Data provided
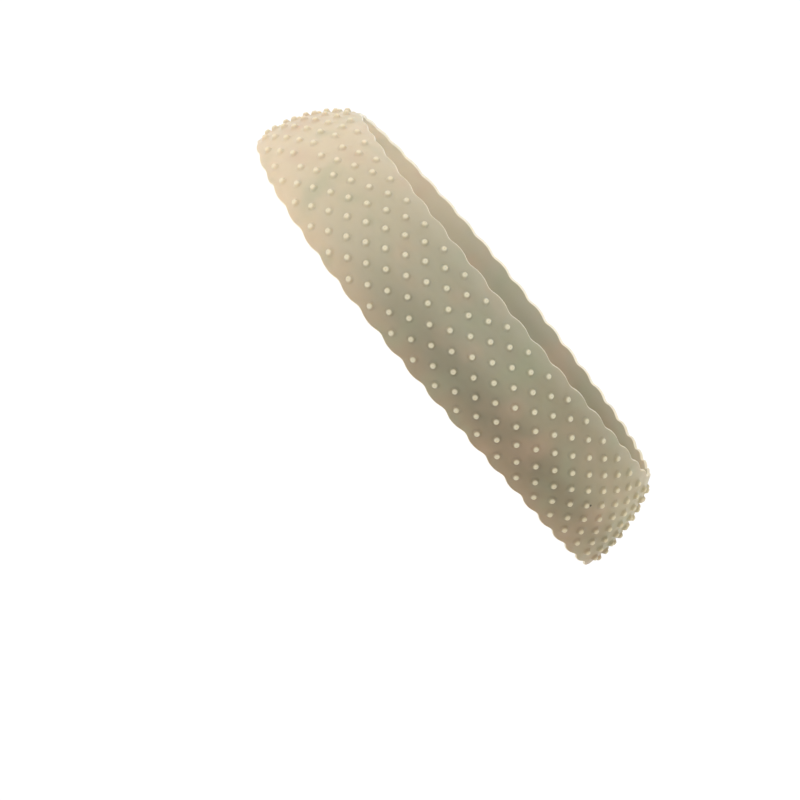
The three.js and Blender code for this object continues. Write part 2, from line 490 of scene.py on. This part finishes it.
class Nodes:
    """Short ways to add and join shader nodes."""

    def __init__(self, material):
        material.use_nodes = True
        self.tree = material.node_tree
        self.tree.nodes.clear()

    def add(self, kind, settings=None, **inputs):
        node = self.tree.nodes.new(kind)
        for key, value in (settings or {}).items():
            setattr(node, key, value)
        for key, value in inputs.items():
            self.put(node, key, value)
        return node

    def put(self, node, key, value):
        socket = node.inputs[int(key[1:])] if key[0] == "_" else node.inputs[key.replace("_", " ")]
        if isinstance(value, bpy.types.NodeSocket):
            self.tree.links.new(value, socket)
        else:
            socket.default_value = value

    def product(self, first, *others):
        for other in others:
            node = self.add("ShaderNodeMath", {"operation": "MULTIPLY"}, _0=first, _1=other)
            first = node.outputs[0]
        return first

    def noise(self, place, scale):
        node = self.add("ShaderNodeTexNoise", Vector=place, Scale=scale, Detail=noise_detail)
        return node.outputs["Fac"]

    def fact(self, name):
        return self.add("ShaderNodeAttribute", {"attribute_name": name}).outputs["Fac"]

    def span(self, value, low, high):
        """0 at low, 1 at high and smooth between."""
        settings = {"interpolation_type": "SMOOTHSTEP"}
        node = self.add("ShaderNodeMapRange", settings, Value=value)
        self.put(node, "From_Min", low)
        self.put(node, "From_Max", high)
        return node.outputs[0]

    def mix(self, share, first, second, blend="MIX"):
        node = self.add("ShaderNodeMix", {"data_type": "RGBA", "blend_type": blend})
        self.put(node, "_0", share)
        self.put(node, "_6", first)
        self.put(node, "_7", second)
        return node.outputs[2]

    def follow(self, along, colours, changes):
        """Colours that follow each other along the loop."""
        colour = linear(*colours[0])
        for later, change in zip(colours[1:], changes):
            colour = self.mix(self.span(along, *change), colour, linear(*later))
        return colour


def silicone():
    """Milky silicone: greyish along the sides, warmer at its lower edge, pale at its nubs, with painted
    light at the forehead, the upper edge and the rims, and painted shade along the sides and in the
    nubs' dimples.
    """
    material = bpy.data.materials.new("silicone")
    nodes = Nodes(material)
    across = nodes.fact("across")
    along = nodes.fact("along")
    nub = nodes.fact("nub")
    rim = nodes.fact("rim")
    place = nodes.add("ShaderNodeTexCoord").outputs["Object"]
    # the wall's colours, with painted light at the forehead and painted shade along the sides
    colour = nodes.follow(along, wall_colours_and_painted_shading, wall_shading_changes)

    # painted shade on the stretch below the middle of the sides, which faces downwards, and partly a
    # darker tone seen through the silicone there
    painted_shade = nodes.product(
        nodes.span(across, *shade_above), nodes.span(along, *shade_change), nodes.span(across, *shade_below)
    )
    colour = nodes.mix(painted_shade, colour, shade_tint, "MULTIPLY")

    # both margins: the lower one warmer, and painted light on the upper one, which faces up
    warm = nodes.follow(along, lower_margin_colours, lower_margin_changes)
    low = nodes.product(nodes.span(across, *lower_margin_reach), lower_margin_strength)
    # painted light on the upper margin
    high = nodes.product(nodes.span(across, *upper_painted_light_reach), upper_painted_light_strength)
    colour = nodes.mix(low, colour, warm)
    colour = nodes.mix(high, colour, linear(*upper_painted_light_colour))

    # cloudiness
    noise = nodes.noise(place, cloud_scale)
    for cloud_colour, reach, strength in clouds:
        share = nodes.product(nodes.span(noise, *reach), strength)
        colour = nodes.mix(share, colour, linear(*cloud_colour))

    # a dark speck
    height = float(row_height(speck_column, speck_row))
    middle = band_point(np.array([column_length(speck_column, height)]), height, 0)[0]
    near = nodes.add("ShaderNodeVectorMath", {"operation": "DISTANCE"}, _0=place, _1=tuple(middle))
    spot = nodes.span(near.outputs["Value"], speck_reach, speck_core)
    colour = nodes.mix(spot, colour, linear(*speck_colour))

    # a painted highlight along each rounded rim, and the nubs' tops
    rim_highlight = nodes.follow(along, rim_highlight_colours, rim_highlight_changes)
    colour = nodes.mix(nodes.product(nodes.span(rim, *rim_highlight_reach), rim_highlight_strength), colour, rim_highlight)
    # the nubs' tops, brighter towards the forehead as painted light
    pale = nodes.follow(along, nub_colours_and_painted_shading, nub_shading_changes)
    # painted shade on the nubs in the same stretch
    pale = nodes.mix(nodes.product(painted_shade, nub_shade_strength), pale, shade_tint, "MULTIPLY")
    colour = nodes.mix(nub, colour, pale)

    bump = nodes.add(
        "ShaderNodeBump",
        Strength=bump_strength,
        Distance=bump_depth,
        Height=nodes.noise(place, bump_scale),
    )
    shader = nodes.add(
        "ShaderNodeBsdfPrincipled",
        Base_Color=colour,
        Roughness=silicone_roughness,
        IOR=silicone_index,
        Normal=bump.outputs["Normal"],
        Subsurface_Weight=scatter_weight,
        Subsurface_Radius=scatter_radius,
        Subsurface_Scale=scatter_scale,
    )
    nodes.add("ShaderNodeOutputMaterial", Surface=shader.outputs[0])
    return material


# Where the photograph was taken from
camera_azimuth = math.radians(98.5)
camera_elevation = 0.0
camera_distance = 1.2
camera_aim = Vector((2.7, -24.9, -30.5)) * mm
camera_lens = 141.4
camera_sensor = 36.0
camera_far = 50


def make_camera():
    data = bpy.data.cameras.new("camera")
    data.lens = camera_lens
    data.sensor_width = camera_sensor
    data.clip_end = camera_far
    camera = bpy.data.objects.new("camera", data)
    flat = math.cos(camera_elevation)
    back = Vector((
        math.sin(camera_azimuth) * flat,
        -math.cos(camera_azimuth) * flat,
        math.sin(camera_elevation),
    ))
    camera.location = camera_aim + back * camera_distance
    camera.rotation_euler = (-back).to_track_quat("-Z", "Y").to_euler()
    bpy.context.collection.objects.link(camera)
    bpy.context.scene.camera = camera


def make_light(name, place, size, power):
    data = bpy.data.lights.new(name, "AREA")
    data.shape = "DISK"
    data.size = size
    data.energy = power
    light = bpy.data.objects.new(name, data)
    light.location = place
    light.rotation_euler = (-Vector(place)).to_track_quat("-Z", "Y").to_euler()
    bpy.context.collection.objects.link(light)


floor_height = -0.34
sweep_width = 12.0
sweep_front = 6.0
sweep_back = -3.0
sweep_radius = 1.5
sweep_top = 6.0
sweep_steps = 24
floor_colour = (254, 254, 254)
floor_roughness = 0.9


def make_sweep():
    """A pale floor that curves up behind into a backdrop."""
    profile = [(sweep_front, floor_height), (sweep_back, floor_height)]
    for i in range(1, sweep_steps + 1):
        angle = math.pi / 2 * i / sweep_steps
        x = sweep_back - sweep_radius * math.sin(angle)
        profile.append((x, floor_height + sweep_radius * (1 - math.cos(angle))))
    profile.append((sweep_back - sweep_radius, sweep_top))
    points = [(x, side * sweep_width / 2, z) for x, z in profile for side in (-1, 1)]
    faces = [(2 * i, 2 * i + 1, 2 * i + 3, 2 * i + 2) for i in range(len(profile) - 1)]
    mesh = bpy.data.meshes.new("floor")
    mesh.from_pydata(points, [], faces)
    mesh.shade_smooth()
    floor = bpy.data.objects.new("floor", mesh)
    bpy.context.collection.objects.link(floor)
    material = bpy.data.materials.new("floor")
    nodes = Nodes(material)
    shader = nodes.add(
        "ShaderNodeBsdfPrincipled", Base_Color=linear(*floor_colour), Roughness=floor_roughness
    )
    nodes.add("ShaderNodeOutputMaterial", Surface=shader.outputs[0])
    mesh.materials.append(material)


# The light: even from all round, and a soft lamp above the camera and to its left
world_strength = 1.04
key_place = (1.6, -0.7, 1.0)
key_size = 0.9
key_power = 5.5


def make_world():
    world = bpy.data.worlds.new("studio")
    bpy.context.scene.world = world
    world.use_nodes = True
    background = world.node_tree.nodes["Background"]
    background.inputs["Color"].default_value = (1, 1, 1, 1)
    background.inputs["Strength"].default_value = world_strength


make_camera()
make_world()
make_sweep()
make_light("key", key_place, key_size, key_power)
bpy.context.scene.view_settings.view_transform = "Standard"

band = make_band()
band.data.materials.append(silicone())
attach(band, "root")
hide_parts("grip_band")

What is being asked
Using the data above, output each line exactly.

Answer below
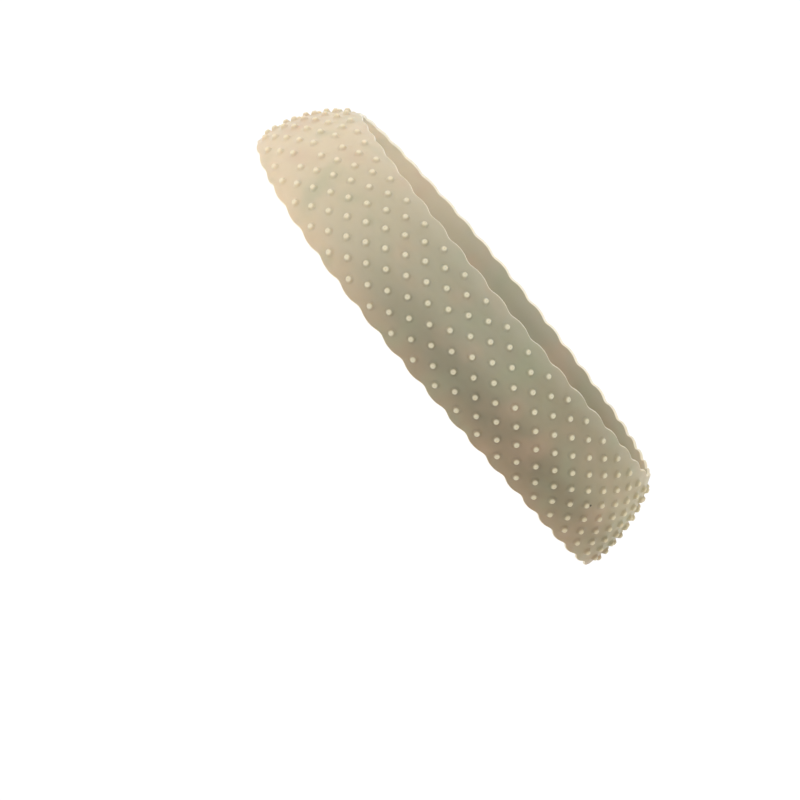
The three.js and Blender code for this object continues. Write part 2, from line 490 of scene.py on. This part finishes it.
class Nodes:
    """Short ways to add and join shader nodes."""

    def __init__(self, material):
        material.use_nodes = True
        self.tree = material.node_tree
        self.tree.nodes.clear()

    def add(self, kind, settings=None, **inputs):
        node = self.tree.nodes.new(kind)
        for key, value in (settings or {}).items():
            setattr(node, key, value)
        for key, value in inputs.items():
            self.put(node, key, value)
        return node

    def put(self, node, key, value):
        socket = node.inputs[int(key[1:])] if key[0] == "_" else node.inputs[key.replace("_", " ")]
        if isinstance(value, bpy.types.NodeSocket):
            self.tree.links.new(value, socket)
        else:
            socket.default_value = value

    def product(self, first, *others):
        for other in others:
            node = self.add("ShaderNodeMath", {"operation": "MULTIPLY"}, _0=first, _1=other)
            first = node.outputs[0]
        return first

    def noise(self, place, scale):
        node = self.add("ShaderNodeTexNoise", Vector=place, Scale=scale, Detail=noise_detail)
        return node.outputs["Fac"]

    def fact(self, name):
        return self.add("ShaderNodeAttribute", {"attribute_name": name}).outputs["Fac"]

    def span(self, value, low, high):
        """0 at low, 1 at high and smooth between."""
        settings = {"interpolation_type": "SMOOTHSTEP"}
        node = self.add("ShaderNodeMapRange", settings, Value=value)
        self.put(node, "From_Min", low)
        self.put(node, "From_Max", high)
        return node.outputs[0]

    def mix(self, share, first, second, blend="MIX"):
        node = self.add("ShaderNodeMix", {"data_type": "RGBA", "blend_type": blend})
        self.put(node, "_0", share)
        self.put(node, "_6", first)
        self.put(node, "_7", second)
        return node.outputs[2]

    def follow(self, along, colours, changes):
        """Colours that follow each other along the loop."""
        colour = linear(*colours[0])
        for later, change in zip(colours[1:], changes):
            colour = self.mix(self.span(along, *change), colour, linear(*later))
        return colour


def silicone():
    """Milky silicone: greyish along the sides, warmer at its lower edge, pale at its nubs, with painted
    light at the forehead, the upper edge and the rims, and painted shade along the sides and in the
    nubs' dimples.
    """
    material = bpy.data.materials.new("silicone")
    nodes = Nodes(material)
    across = nodes.fact("across")
    along = nodes.fact("along")
    nub = nodes.fact("nub")
    rim = nodes.fact("rim")
    place = nodes.add("ShaderNodeTexCoord").outputs["Object"]
    # the wall's colours, with painted light at the forehead and painted shade along the sides
    colour = nodes.follow(along, wall_colours_and_painted_shading, wall_shading_changes)

    # painted shade on the stretch below the middle of the sides, which faces downwards, and partly a
    # darker tone seen through the silicone there
    painted_shade = nodes.product(
        nodes.span(across, *shade_above), nodes.span(along, *shade_change), nodes.span(across, *shade_below)
    )
    colour = nodes.mix(painted_shade, colour, shade_tint, "MULTIPLY")

    # both margins: the lower one warmer, and painted light on the upper one, which faces up
    warm = nodes.follow(along, lower_margin_colours, lower_margin_changes)
    low = nodes.product(nodes.span(across, *lower_margin_reach), lower_margin_strength)
    # painted light on the upper margin
    high = nodes.product(nodes.span(across, *upper_painted_light_reach), upper_painted_light_strength)
    colour = nodes.mix(low, colour, warm)
    colour = nodes.mix(high, colour, linear(*upper_painted_light_colour))

    # cloudiness
    noise = nodes.noise(place, cloud_scale)
    for cloud_colour, reach, strength in clouds:
        share = nodes.product(nodes.span(noise, *reach), strength)
        colour = nodes.mix(share, colour, linear(*cloud_colour))

    # a dark speck
    height = float(row_height(speck_column, speck_row))
    middle = band_point(np.array([column_length(speck_column, height)]), height, 0)[0]
    near = nodes.add("ShaderNodeVectorMath", {"operation": "DISTANCE"}, _0=place, _1=tuple(middle))
    spot = nodes.span(near.outputs["Value"], speck_reach, speck_core)
    colour = nodes.mix(spot, colour, linear(*speck_colour))

    # a painted highlight along each rounded rim, and the nubs' tops
    rim_highlight = nodes.follow(along, rim_highlight_colours, rim_highlight_changes)
    colour = nodes.mix(nodes.product(nodes.span(rim, *rim_highlight_reach), rim_highlight_strength), colour, rim_highlight)
    # the nubs' tops, brighter towards the forehead as painted light
    pale = nodes.follow(along, nub_colours_and_painted_shading, nub_shading_changes)
    # painted shade on the nubs in the same stretch
    pale = nodes.mix(nodes.product(painted_shade, nub_shade_strength), pale, shade_tint, "MULTIPLY")
    colour = nodes.mix(nub, colour, pale)

    bump = nodes.add(
        "ShaderNodeBump",
        Strength=bump_strength,
        Distance=bump_depth,
        Height=nodes.noise(place, bump_scale),
    )
    shader = nodes.add(
        "ShaderNodeBsdfPrincipled",
        Base_Color=colour,
        Roughness=silicone_roughness,
        IOR=silicone_index,
        Normal=bump.outputs["Normal"],
        Subsurface_Weight=scatter_weight,
        Subsurface_Radius=scatter_radius,
        Subsurface_Scale=scatter_scale,
    )
    nodes.add("ShaderNodeOutputMaterial", Surface=shader.outputs[0])
    return material


# Where the photograph was taken from
camera_azimuth = math.radians(98.5)
camera_elevation = 0.0
camera_distance = 1.2
camera_aim = Vector((2.7, -24.9, -30.5)) * mm
camera_lens = 141.4
camera_sensor = 36.0
camera_far = 50


def make_camera():
    data = bpy.data.cameras.new("camera")
    data.lens = camera_lens
    data.sensor_width = camera_sensor
    data.clip_end = camera_far
    camera = bpy.data.objects.new("camera", data)
    flat = math.cos(camera_elevation)
    back = Vector((
        math.sin(camera_azimuth) * flat,
        -math.cos(camera_azimuth) * flat,
        math.sin(camera_elevation),
    ))
    camera.location = camera_aim + back * camera_distance
    camera.rotation_euler = (-back).to_track_quat("-Z", "Y").to_euler()
    bpy.context.collection.objects.link(camera)
    bpy.context.scene.camera = camera


def make_light(name, place, size, power):
    data = bpy.data.lights.new(name, "AREA")
    data.shape = "DISK"
    data.size = size
    data.energy = power
    light = bpy.data.objects.new(name, data)
    light.location = place
    light.rotation_euler = (-Vector(place)).to_track_quat("-Z", "Y").to_euler()
    bpy.context.collection.objects.link(light)


floor_height = -0.34
sweep_width = 12.0
sweep_front = 6.0
sweep_back = -3.0
sweep_radius = 1.5
sweep_top = 6.0
sweep_steps = 24
floor_colour = (254, 254, 254)
floor_roughness = 0.9


def make_sweep():
    """A pale floor that curves up behind into a backdrop."""
    profile = [(sweep_front, floor_height), (sweep_back, floor_height)]
    for i in range(1, sweep_steps + 1):
        angle = math.pi / 2 * i / sweep_steps
        x = sweep_back - sweep_radius * math.sin(angle)
        profile.append((x, floor_height + sweep_radius * (1 - math.cos(angle))))
    profile.append((sweep_back - sweep_radius, sweep_top))
    points = [(x, side * sweep_width / 2, z) for x, z in profile for side in (-1, 1)]
    faces = [(2 * i, 2 * i + 1, 2 * i + 3, 2 * i + 2) for i in range(len(profile) - 1)]
    mesh = bpy.data.meshes.new("floor")
    mesh.from_pydata(points, [], faces)
    mesh.shade_smooth()
    floor = bpy.data.objects.new("floor", mesh)
    bpy.context.collection.objects.link(floor)
    material = bpy.data.materials.new("floor")
    nodes = Nodes(material)
    shader = nodes.add(
        "ShaderNodeBsdfPrincipled", Base_Color=linear(*floor_colour), Roughness=floor_roughness
    )
    nodes.add("ShaderNodeOutputMaterial", Surface=shader.outputs[0])
    mesh.materials.append(material)


# The light: even from all round, and a soft lamp above the camera and to its left
world_strength = 1.04
key_place = (1.6, -0.7, 1.0)
key_size = 0.9
key_power = 5.5


def make_world():
    world = bpy.data.worlds.new("studio")
    bpy.context.scene.world = world
    world.use_nodes = True
    background = world.node_tree.nodes["Background"]
    background.inputs["Color"].default_value = (1, 1, 1, 1)
    background.inputs["Strength"].default_value = world_strength


make_camera()
make_world()
make_sweep()
make_light("key", key_place, key_size, key_power)
bpy.context.scene.view_settings.view_transform = "Standard"

band = make_band()
band.data.materials.append(silicone())
attach(band, "root")
hide_parts("grip_band")